Powder-Dust: Ma Shuqing

23 April - 19 June 2016 Beijing

Through painting as an activity, Ma Shuqing (b.1956, in Tianjin) comes up with a distinctively two-dimensional visual space based on color and time. Since his overseas study in late 1980s in Germany, Ma Shuqing has long dedicated himself to exploring and researching on abstract painting. His paintings reveal a sense of restoration of individuality and spirituality permeating in the process of painting, presenting a kind of solely minimalistic color as well as a space of visual sensibility. In building up the image, Ma Shuqing disguises the repeatedly intricate procedure of smearing the paint and rich color representation over the basis layer, whereas on the top layer it showcases monochrome and refreshingly condensed color.

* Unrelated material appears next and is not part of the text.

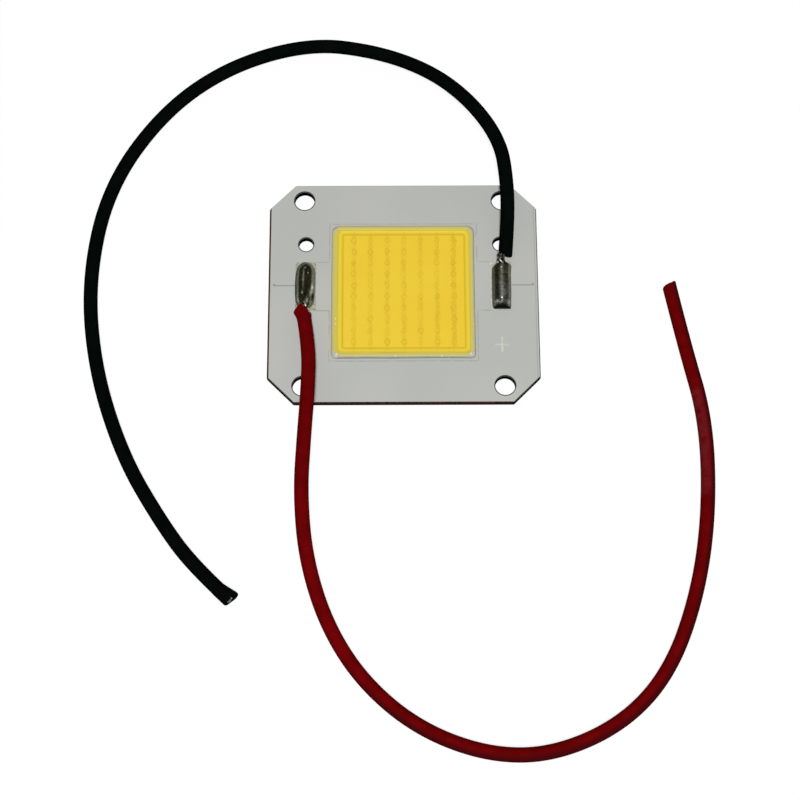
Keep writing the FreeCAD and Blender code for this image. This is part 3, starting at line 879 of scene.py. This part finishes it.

In such an artistic way, in the artist’s view, painting as visual art intuitively touches the optic nerve on one hand, and it retains a sense of uncertainty in painting on the other. Such kind of uncertainty lies in the problems “beyond painting” which the artist has long been concerned with, a reflection on more than painting techniques.

 

“Powder·Dust” is afigurative expression of thinking mode in the process of engaging in the Space series. By evenly spraying the mineral-colored powder onto the canvas, it is filled with colorful dust spreading all over the wall, floor and even up in the air. Floating in the field namely the working space, the incorporeal dust mirrors the color of memory, generating the final image at last. “I have settled down in the art studio, this allows me to spare more time to view the artwork that I have been working on whenever necessary. Usually, a major breakthrough might be achieved all of a sudden; however, it’s not the case when you deliberately view it in the process of painting. In a sense, such occasional viewing seems as natural as people ‘really’ watch it in person, it gives rise to a number of chances and possibilities to give it a try. By reflecting on abstract painting, figurative painting and non-representational painting as well as Concrete Art, I have learned more ways to push back the boundaries of painting.”

 

With no restraint of two-dimensional painting, the artist intricately smears the transparent as well as the non-transparent color on the canvas, producing truly tangible space of color along the frame. Although color is visible as it is and space and time remain invisible, taking a closer look, hidden color blocks may occasionally pop into viewers’ sight. In a sense, this simply enriches layer of the painting and unmasks a trace of time and space meanwhile. “I have no idea how to acutely define what I paint, whereas I view painting as an art form that is far beyond language, written language can by no means be a substitute for vision. With every passing day we have our own viewpoint, how each individual sees the world is simply different from one to another”.

 

The present exhibition features the latest artistic creations of the artist, showcasing artist Ma Shuqing’s artistic presence in comprehensively visual terms.